● Task instructions
Read the data and repeat it in full, exactly.

● Data extract
··········
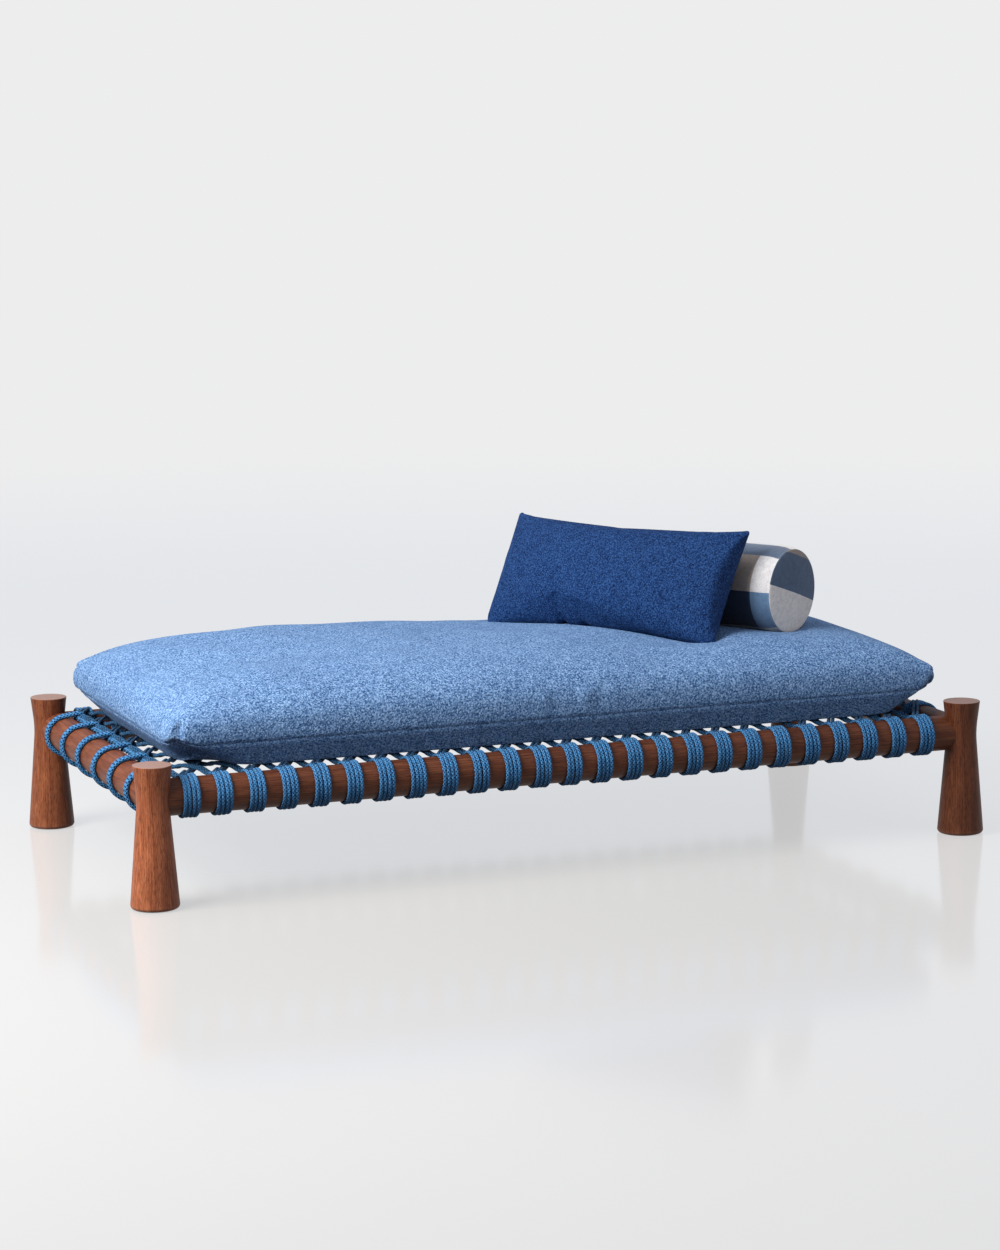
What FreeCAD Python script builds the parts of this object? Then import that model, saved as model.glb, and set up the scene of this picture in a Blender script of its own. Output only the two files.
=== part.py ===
"""Daybed: four turned legs, four round rails, a diagonal rope web, and loose soft goods.

Millimetres, +Z up. The origin is on the floor at the centre of the leg rectangle.
The head end, where the bolster and pillow lie, is at +X and the front is at -Y.
"""
import FreeCAD, Part
import math
import os

V = FreeCAD.Vector
UP = V(0, 0, 1)

# --- legs -----------------------------------------------------------------------------------
LEG_SPACING_X = 1896.0
LEG_SPACING_Y = 896.0
LEG_HEIGHT = 305.0
LEG_TOP_RADIUS = 41.5
LEG_BASE_RADIUS = 52.0
LEG_NECK_RADIUS = 33.2
LEG_NECK_HEIGHT = 235.0
LEG_NECK_BLEND = 250.0
LEG_FOOT_ROUND = 8.0
LEG_FOOT_STRAIGHT = 0.2
LEG_TOP_ROUND = 1.5
GLIDE_RADIUS = 30.0
GLIDE_THICKNESS = 5.0
GLIDE_PROUD = 1.0

# --- rails and their joints -----------------------------------------------------------------
RAIL_RADIUS = 39.5
RAIL_HEIGHT = 230.5
RAIL_INSET = 16.0
TENON_RADIUS = 15.0
JOINT_GAP = 0.3
TENON_GAP = 0.2
MITRE_GAP = 0.3
MORTISE_OVERRUN = 1.0

# --- corner bolts ---------------------------------------------------------------------------
BOLT_RADIUS = 4.0
BOLT_HEAD_RADIUS = 7.5
BOLT_HEAD_HEIGHT = 7.0
BOLT_SEAT = 64.0
BOLT_DEPTH_PAST_AXIS = 12.0
BOLT_SOCKET_RADIUS = 3.5
BOLT_SOCKET_DEPTH = 4.0
BOLT_GAP = 0.3
COUNTERBORE_GAP = 1.0

# --- rope -----------------------------------------------------------------------------------
ROPE_DIAMETER = 8.0
STRAND_WIDTH = 9.0
STRAND_THICKNESS = 7.0
STRANDS_PER_BAND = 4
STRANDS_PER_PAIR = 2
BAND_COUNT = 25
FOOT_END_PITCHES = 0.377
HEAD_END_PITCHES = 0.937
WEAVE_STEP = 6
HEAD_BAND_COUNT = 5
FOOT_LOOP_COUNT = 6
END_CORD_RADIUS = 7.0
END_CORD_OFFSET = 28.0
END_CORD_OVERRUN = 22.0
ROPE_GAP = 0.3

# --- soft goods -----------------------------------------------------------------------------
MATTRESS_END_INSET = 48.0
MATTRESS_SIDE_INSET = 25.0
MATTRESS_THICKNESS = 182.0
MATTRESS_CORNER_RADIUS = 100.0
MATTRESS_EDGE_RADIUS = 72.0
MATTRESS_SHIFT_X = 14.0
MATTRESS_SHIFT_Y = 8.0
BOLSTER_LENGTH = 560.0
BOLSTER_RADIUS = 103.0
BOLSTER_END_ROUND = 16.0
BOLSTER_SINK = 33.0
BOLSTER_NEAR_END_X = 677.0
BOLSTER_NEAR_END_Y = -133.0
BOLSTER_HEADING = -58.5
PILLOW_LENGTH = 630.0
PILLOW_HEIGHT = 288.0
PILLOW_THICKNESS = 128.0
PILLOW_CORNER_RADIUS = 60.0
PILLOW_EDGE_RADIUS = 58.0
PILLOW_LEAN = 30.4
PILLOW_SINK = 41.0
PILLOW_SHIFT = -100.0
COVER_THICKNESS = 1.5
SOFT_GAP = 0.3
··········
● Exercise response
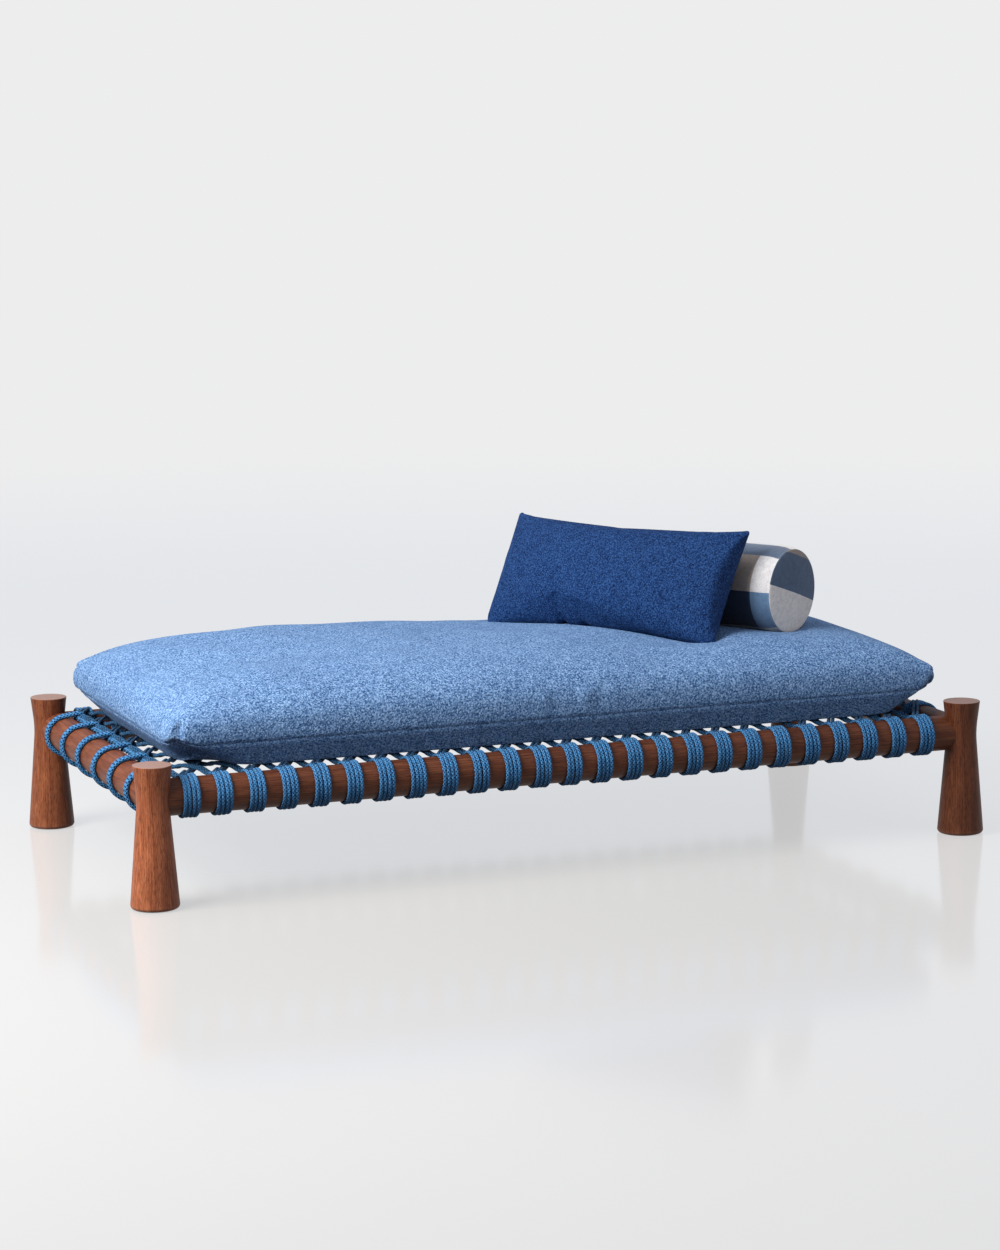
What FreeCAD Python script builds the parts of this object? Then import that model, saved as model.glb, and set up the scene of this picture in a Blender script of its own. Output only the two files.
=== part.py ===
"""Daybed: four turned legs, four round rails, a diagonal rope web, and loose soft goods.

Millimetres, +Z up. The origin is on the floor at the centre of the leg rectangle.
The head end, where the bolster and pillow lie, is at +X and the front is at -Y.
"""
import FreeCAD, Part
import math
import os

V = FreeCAD.Vector
UP = V(0, 0, 1)

# --- legs -----------------------------------------------------------------------------------
LEG_SPACING_X = 1896.0
LEG_SPACING_Y = 896.0
LEG_HEIGHT = 305.0
LEG_TOP_RADIUS = 41.5
LEG_BASE_RADIUS = 52.0
LEG_NECK_RADIUS = 33.2
LEG_NECK_HEIGHT = 235.0
LEG_NECK_BLEND = 250.0
LEG_FOOT_ROUND = 8.0
LEG_FOOT_STRAIGHT = 0.2
LEG_TOP_ROUND = 1.5
GLIDE_RADIUS = 30.0
GLIDE_THICKNESS = 5.0
GLIDE_PROUD = 1.0

# --- rails and their joints -----------------------------------------------------------------
RAIL_RADIUS = 39.5
RAIL_HEIGHT = 230.5
RAIL_INSET = 16.0
TENON_RADIUS = 15.0
JOINT_GAP = 0.3
TENON_GAP = 0.2
MITRE_GAP = 0.3
MORTISE_OVERRUN = 1.0

# --- corner bolts ---------------------------------------------------------------------------
BOLT_RADIUS = 4.0
BOLT_HEAD_RADIUS = 7.5
BOLT_HEAD_HEIGHT = 7.0
BOLT_SEAT = 64.0
BOLT_DEPTH_PAST_AXIS = 12.0
BOLT_SOCKET_RADIUS = 3.5
BOLT_SOCKET_DEPTH = 4.0
BOLT_GAP = 0.3
COUNTERBORE_GAP = 1.0

# --- rope -----------------------------------------------------------------------------------
ROPE_DIAMETER = 8.0
STRAND_WIDTH = 9.0
STRAND_THICKNESS = 7.0
STRANDS_PER_BAND = 4
STRANDS_PER_PAIR = 2
BAND_COUNT = 25
FOOT_END_PITCHES = 0.377
HEAD_END_PITCHES = 0.937
WEAVE_STEP = 6
HEAD_BAND_COUNT = 5
FOOT_LOOP_COUNT = 6
END_CORD_RADIUS = 7.0
END_CORD_OFFSET = 28.0
END_CORD_OVERRUN = 22.0
ROPE_GAP = 0.3

# --- soft goods -----------------------------------------------------------------------------
MATTRESS_END_INSET = 48.0
MATTRESS_SIDE_INSET = 25.0
MATTRESS_THICKNESS = 182.0
MATTRESS_CORNER_RADIUS = 100.0
MATTRESS_EDGE_RADIUS = 72.0
MATTRESS_SHIFT_X = 14.0
MATTRESS_SHIFT_Y = 8.0
BOLSTER_LENGTH = 560.0
BOLSTER_RADIUS = 103.0
BOLSTER_END_ROUND = 16.0
BOLSTER_SINK = 33.0
BOLSTER_NEAR_END_X = 677.0
BOLSTER_NEAR_END_Y = -133.0
BOLSTER_HEADING = -58.5
PILLOW_LENGTH = 630.0
PILLOW_HEIGHT = 288.0
PILLOW_THICKNESS = 128.0
PILLOW_CORNER_RADIUS = 60.0
PILLOW_EDGE_RADIUS = 58.0
PILLOW_LEAN = 30.4
PILLOW_SINK = 41.0
PILLOW_SHIFT = -100.0
COVER_THICKNESS = 1.5
SOFT_GAP = 0.3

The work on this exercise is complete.